+++ Source data +++
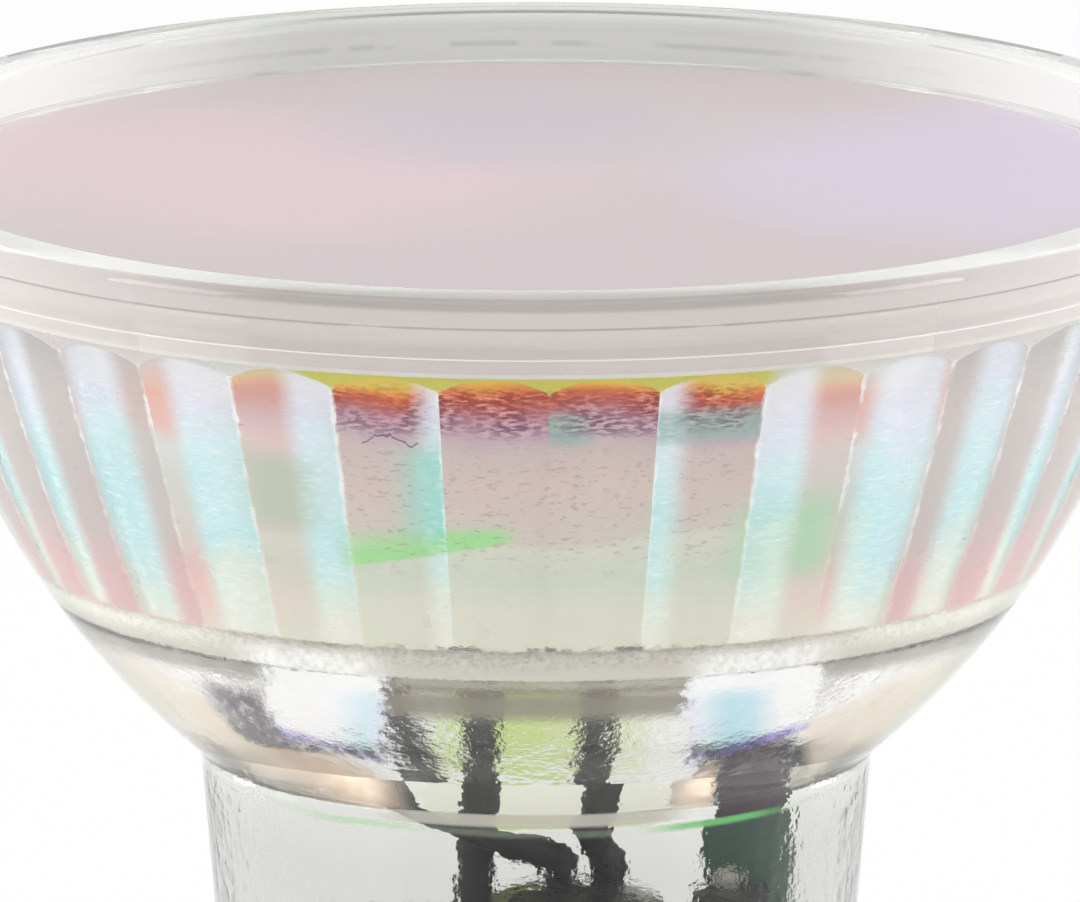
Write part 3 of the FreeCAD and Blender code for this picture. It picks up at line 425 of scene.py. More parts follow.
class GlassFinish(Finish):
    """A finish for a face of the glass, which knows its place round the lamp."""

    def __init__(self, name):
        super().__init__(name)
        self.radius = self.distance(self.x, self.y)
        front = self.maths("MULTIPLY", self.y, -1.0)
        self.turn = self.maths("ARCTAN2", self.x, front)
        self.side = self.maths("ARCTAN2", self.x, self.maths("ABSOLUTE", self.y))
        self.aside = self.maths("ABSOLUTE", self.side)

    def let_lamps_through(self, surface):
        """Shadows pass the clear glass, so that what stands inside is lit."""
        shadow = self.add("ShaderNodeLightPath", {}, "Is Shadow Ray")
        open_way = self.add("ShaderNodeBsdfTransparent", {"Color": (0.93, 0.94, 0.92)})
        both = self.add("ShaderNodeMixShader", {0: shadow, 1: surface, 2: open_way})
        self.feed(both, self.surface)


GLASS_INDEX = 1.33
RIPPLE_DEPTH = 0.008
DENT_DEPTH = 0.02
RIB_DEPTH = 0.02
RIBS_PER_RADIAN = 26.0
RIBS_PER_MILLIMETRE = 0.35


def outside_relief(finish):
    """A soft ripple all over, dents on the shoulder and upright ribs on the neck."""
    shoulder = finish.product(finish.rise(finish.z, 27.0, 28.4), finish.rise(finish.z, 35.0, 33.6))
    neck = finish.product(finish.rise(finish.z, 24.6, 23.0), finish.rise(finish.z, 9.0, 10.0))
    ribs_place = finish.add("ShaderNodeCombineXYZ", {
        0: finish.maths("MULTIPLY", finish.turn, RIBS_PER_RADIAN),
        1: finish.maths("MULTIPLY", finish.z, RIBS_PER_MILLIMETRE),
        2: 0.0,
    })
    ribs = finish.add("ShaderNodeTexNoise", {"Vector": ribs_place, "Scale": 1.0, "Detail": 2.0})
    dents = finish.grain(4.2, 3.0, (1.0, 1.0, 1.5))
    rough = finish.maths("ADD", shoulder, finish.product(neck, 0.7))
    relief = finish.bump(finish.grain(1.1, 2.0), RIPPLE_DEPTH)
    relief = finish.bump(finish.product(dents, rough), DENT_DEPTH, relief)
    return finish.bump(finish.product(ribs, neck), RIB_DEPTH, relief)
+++
- Exercise description
Your task is to repeat the data exactly, with nothing left out.

- Exercise response
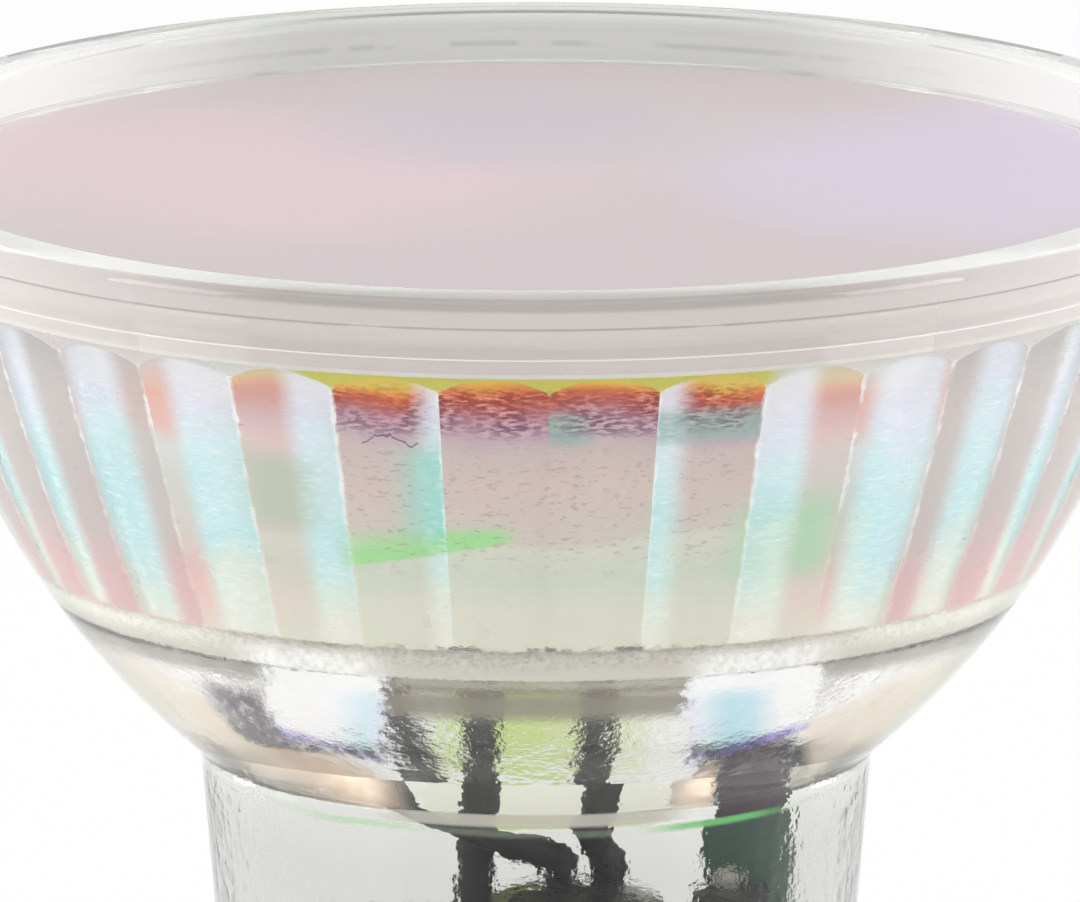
Write part 3 of the FreeCAD and Blender code for this picture. It picks up at line 425 of scene.py. More parts follow.
class GlassFinish(Finish):
    """A finish for a face of the glass, which knows its place round the lamp."""

    def __init__(self, name):
        super().__init__(name)
        self.radius = self.distance(self.x, self.y)
        front = self.maths("MULTIPLY", self.y, -1.0)
        self.turn = self.maths("ARCTAN2", self.x, front)
        self.side = self.maths("ARCTAN2", self.x, self.maths("ABSOLUTE", self.y))
        self.aside = self.maths("ABSOLUTE", self.side)

    def let_lamps_through(self, surface):
        """Shadows pass the clear glass, so that what stands inside is lit."""
        shadow = self.add("ShaderNodeLightPath", {}, "Is Shadow Ray")
        open_way = self.add("ShaderNodeBsdfTransparent", {"Color": (0.93, 0.94, 0.92)})
        both = self.add("ShaderNodeMixShader", {0: shadow, 1: surface, 2: open_way})
        self.feed(both, self.surface)


GLASS_INDEX = 1.33
RIPPLE_DEPTH = 0.008
DENT_DEPTH = 0.02
RIB_DEPTH = 0.02
RIBS_PER_RADIAN = 26.0
RIBS_PER_MILLIMETRE = 0.35


def outside_relief(finish):
    """A soft ripple all over, dents on the shoulder and upright ribs on the neck."""
    shoulder = finish.product(finish.rise(finish.z, 27.0, 28.4), finish.rise(finish.z, 35.0, 33.6))
    neck = finish.product(finish.rise(finish.z, 24.6, 23.0), finish.rise(finish.z, 9.0, 10.0))
    ribs_place = finish.add("ShaderNodeCombineXYZ", {
        0: finish.maths("MULTIPLY", finish.turn, RIBS_PER_RADIAN),
        1: finish.maths("MULTIPLY", finish.z, RIBS_PER_MILLIMETRE),
        2: 0.0,
    })
    ribs = finish.add("ShaderNodeTexNoise", {"Vector": ribs_place, "Scale": 1.0, "Detail": 2.0})
    dents = finish.grain(4.2, 3.0, (1.0, 1.0, 1.5))
    rough = finish.maths("ADD", shoulder, finish.product(neck, 0.7))
    relief = finish.bump(finish.grain(1.1, 2.0), RIPPLE_DEPTH)
    relief = finish.bump(finish.product(dents, rough), DENT_DEPTH, relief)
    return finish.bump(finish.product(ribs, neck), RIB_DEPTH, relief)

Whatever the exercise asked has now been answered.